Though street violence had confined her to life in a wheelchair, 5-year-old Kai Harriott forgave her shooter - shocking and inspiring the world with the power of grace.


(Essdras M Suarez / Globe Staff Photo)

In our Baby Einstein-fueled age of little adults, we celebrate the 5-year-old child who can do long division or exchange pleasantries in French or rattle off the preamble to the Constitution without so much as a dropped preposition. Their precociousness seems to close the gap between childhood and adulthood, between us and them, signaling their desire to ape our behavior and perhaps play by our rules.

So what to make of the 5-year-old child who behaves in a way we adults never do, because we don’t feel we can?

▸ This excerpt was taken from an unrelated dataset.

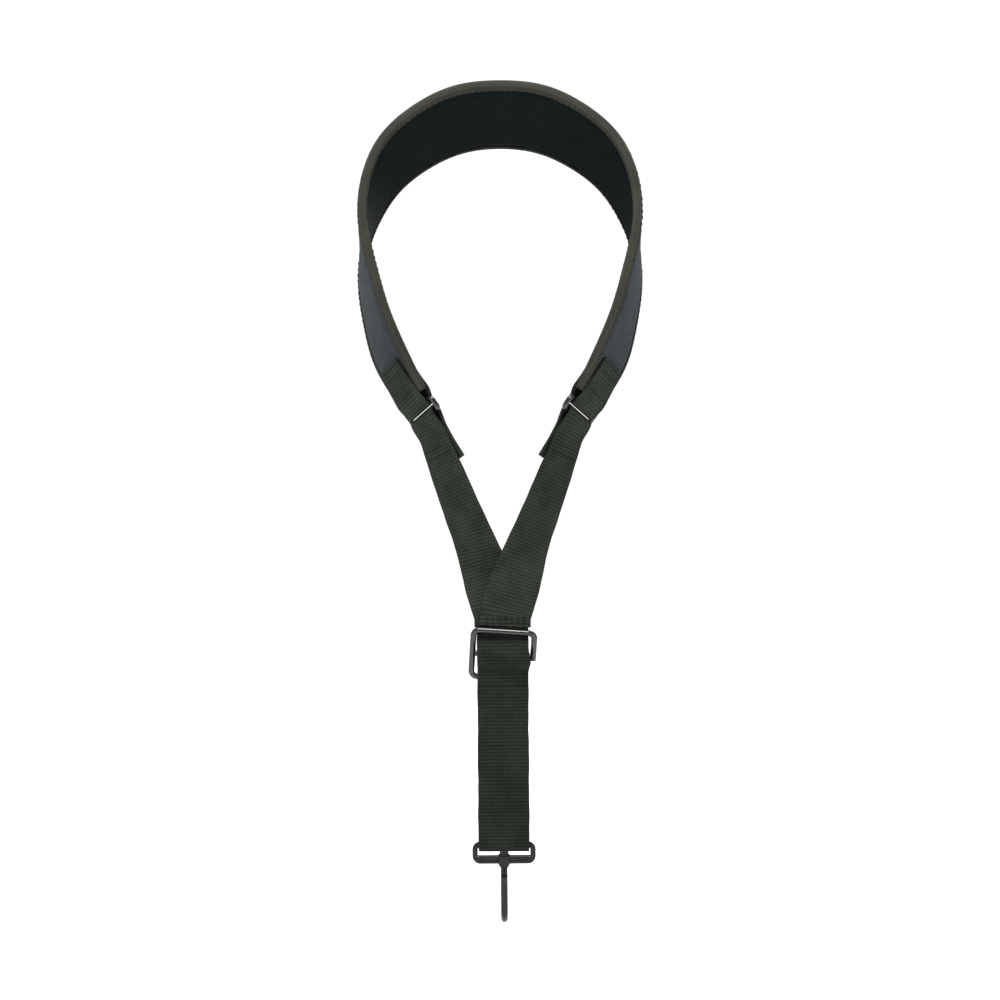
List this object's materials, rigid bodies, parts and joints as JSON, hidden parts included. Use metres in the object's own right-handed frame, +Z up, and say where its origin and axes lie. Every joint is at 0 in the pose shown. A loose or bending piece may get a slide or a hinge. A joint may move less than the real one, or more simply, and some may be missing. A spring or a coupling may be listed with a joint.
{
  "type": "saxophone neck strap",
  "caption": "Padded instrument neck strap: arched pad with bound edges, two webs on wire rings meeting at a wire slider, and a hanging web with a swivelling open hook.",
  "frame": {"origin": "middle of the pad's inner face at the top of the arch, where it sits on the neck", "axes": "+Z up as hung, towards the top of the arch; +X across the arch; +Y from the near edge of the pad to the far edge"},
  "size_m": [0.147, 0.0604, 0.4045],
  "materials": {
    "foam": "closed-cell foam",
    "tape": "woven tape",
    "cover": "knitted cloth laminated to foam",
    "lining": "brushed knit",
    "binding": "folded elastic tape",
    "webbing": "ribbed nylon webbing",
    "thread": "twisted thread",
    "black_metal": "gloss black"
  },
  "bodies": {
    "strap": {"pad_core": "foam", "stretch_tape": "tape", "pad_cover": "cover", "pad_lining": "lining", "binding_near": "binding", "binding_far": "binding", "tab_left": "webbing", "tab_right": "webbing", "tab_stitch_left": "thread", "tab_stitch_right": "thread", "front_web_left": "webbing", "front_web_right": "webbing", "web_loop_left": "webbing", "web_loop_right": "webbing", "tail_stitch_left": "thread", "tail_stitch_right": "thread", "stack_stitch": "thread", "drop_web_upper": "webbing"},
    "ring_left": {"ring_left": "black_metal"},
    "ring_right": {"ring_right": "black_metal"},
    "slider": {"slider_frame": "black_metal", "slider_bar": "black_metal", "slider_web": "webbing", "bar_wrap": "webbing", "drop_web_front": "webbing", "drop_web_back": "webbing"},
    "loop_carriage": {"web_fold": "webbing"},
    "hook_loop": {"hook_loop": "black_metal"},
    "hook": {"hook": "black_metal", "stud_head": "black_metal", "swivel_washer": "black_metal"}
  },
  "joints": [
    {"name": "ring_left_swing", "type": "hinge", "parent": "strap", "child": "ring_left", "pos_m": [-0.04027, 0.00015, -0.14005], "axis": [0.4461, -0.8538, 0.2683], "range_deg": [-15, 15], "deforming": ["web_loop_left"]},
    {"name": "ring_right_swing", "type": "hinge", "parent": "strap", "child": "ring_right", "pos_m": [0.04027, 0.00015, -0.14005], "axis": [0.4461, 0.8538, -0.2683], "range_deg": [-15, 15], "deforming": ["web_loop_right"]},
    {"name": "slider_adjust", "type": "slide", "parent": "strap", "child": "slider", "axis": [0, 0, -1], "range_m": [0, 0.12], "deforming": ["drop_web_upper"]},
    {"name": "loop_travel", "type": "slide", "parent": "slider", "child": "loop_carriage", "axis": [0, 0, 1], "range_m": [0, 0.06], "deforming": ["drop_web_front", "drop_web_back"]},
    {"name": "hook_loop_tilt", "type": "hinge", "parent": "loop_carriage", "child": "hook_loop", "pos_m": [0, 0, -0.3557], "axis": [1, 0, 0], "range_deg": [-75, 75]},
    {"name": "hook_swivel", "type": "hinge", "parent": "hook_loop", "child": "hook", "pos_m": [0, 0, -0.364], "axis": [0, 0, 1], "continuous": true}
  ],
  "couplings": [
    {"joint": "loop_travel", "follows": "slider_adjust", "ratio": 0.5}
  ]
}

What to make of Kai Leigh Harriott?

In a Boston courtroom in April, the girl with the dimples and the chunky purple and yellow plastic squares in her braids overcame her sobbing to speak in a whisper. And court workers – those hardened souls who witness the daily parade of human failings, of pointed fingers, of lies and excuses – wiped away tears.

The girl looked straight at the man who fired the bullet that paralyzed her from the chest down, who consigned the buoyant dancer to life in a wheelchair when she was just 3, she looked at him and she forgave him. “What you done to me was wrong, but I still forgive him.”

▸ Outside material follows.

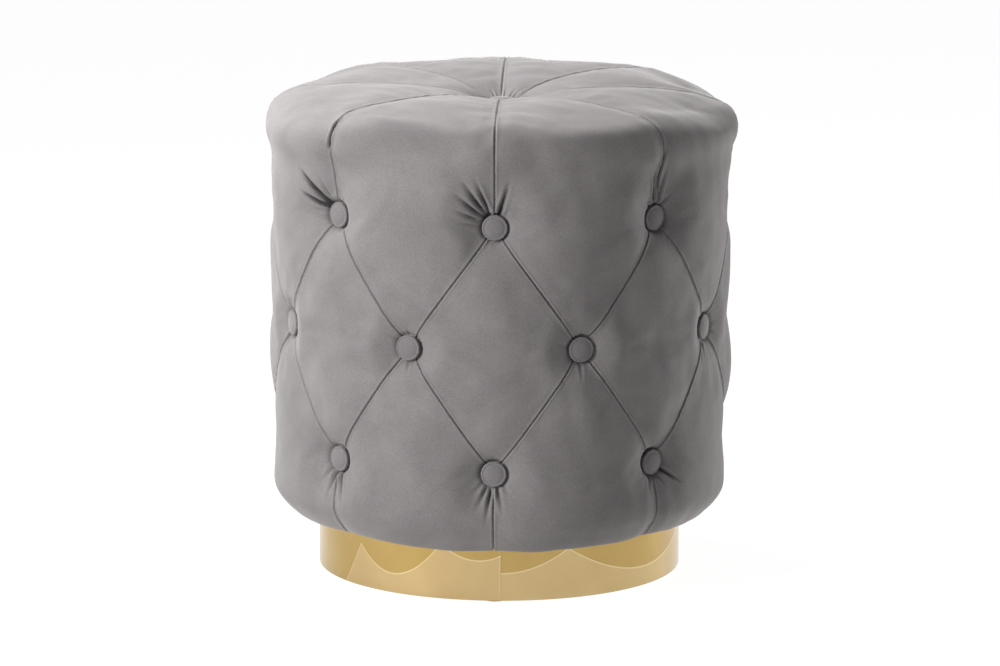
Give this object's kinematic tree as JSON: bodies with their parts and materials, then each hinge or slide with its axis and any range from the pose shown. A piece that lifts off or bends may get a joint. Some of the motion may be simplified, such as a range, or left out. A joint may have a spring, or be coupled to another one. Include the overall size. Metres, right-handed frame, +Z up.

This simple statement combines the best of the Old and New Testaments. In one sentence, she exposes the inadequacies of both sides in the tired political battle over what to do about crime. Listen up, liberal secular politicians who blur the line between right and wrong by worshiping at the altar of moral-free rehabilitation. Take heed, conservative Christian pols who channel Exodus and Deuteronomy in calling for an eye for an eye while conveniently forgetting Christ’s central message of mercy and forgiveness.

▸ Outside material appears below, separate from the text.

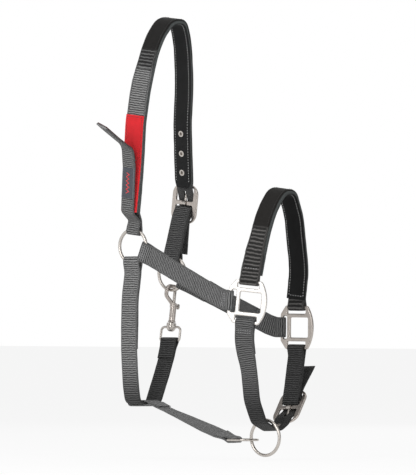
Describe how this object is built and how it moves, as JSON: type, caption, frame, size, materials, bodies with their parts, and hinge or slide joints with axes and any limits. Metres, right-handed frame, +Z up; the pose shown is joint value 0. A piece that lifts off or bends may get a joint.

What you done to me was wrong, but I still forgive him.

A Superior Court judge sentenced the shooter to 13 to 15 years in prison, about half what prosecutors had sought. The 29-year-old man then walked over to Kai’s mother to apologize, and the apology turned into an embrace.

Kai’s words ricocheted across a city whose national renown for curbing murders had dissolved into embarrassment and hopelessness amid a wave of new bloodshed. The Roxbury girl who had to miss her class picture so she could testify in court found her photo splashed across publications in Boston, and then the nation. Readers were moved and came forward to offer her trips to New York, San Francisco, and Disney World.

Nine months later, Kai, now 6, remains unspoiled by all the attention. Like any first-grader, she is proud to show off a smile revealing the absence of five teeth. Like any first-grader, she still has to be reminded by her mother to sit up straight and not mumble into her sleeve when meeting someone new. Like any first-grader, when she is asked what she remembers most from the past year, she does not hesitate: “Disney World!”

Of course, Kai Leigh Harriott isn’t just any first-grader. Sure, her act of courage didn’t reverse Boston’s murder rate. Sadly, the killings only escalated. Yet that was never her role. In fact, it is when conditions appear to be most bleak that her example becomes most vital. If a 5-year-old girl can rise above the bitterness and resignation that she is most certainly entitled to and find hope, who are we to sit back and point our fingers or shrug our shoulders?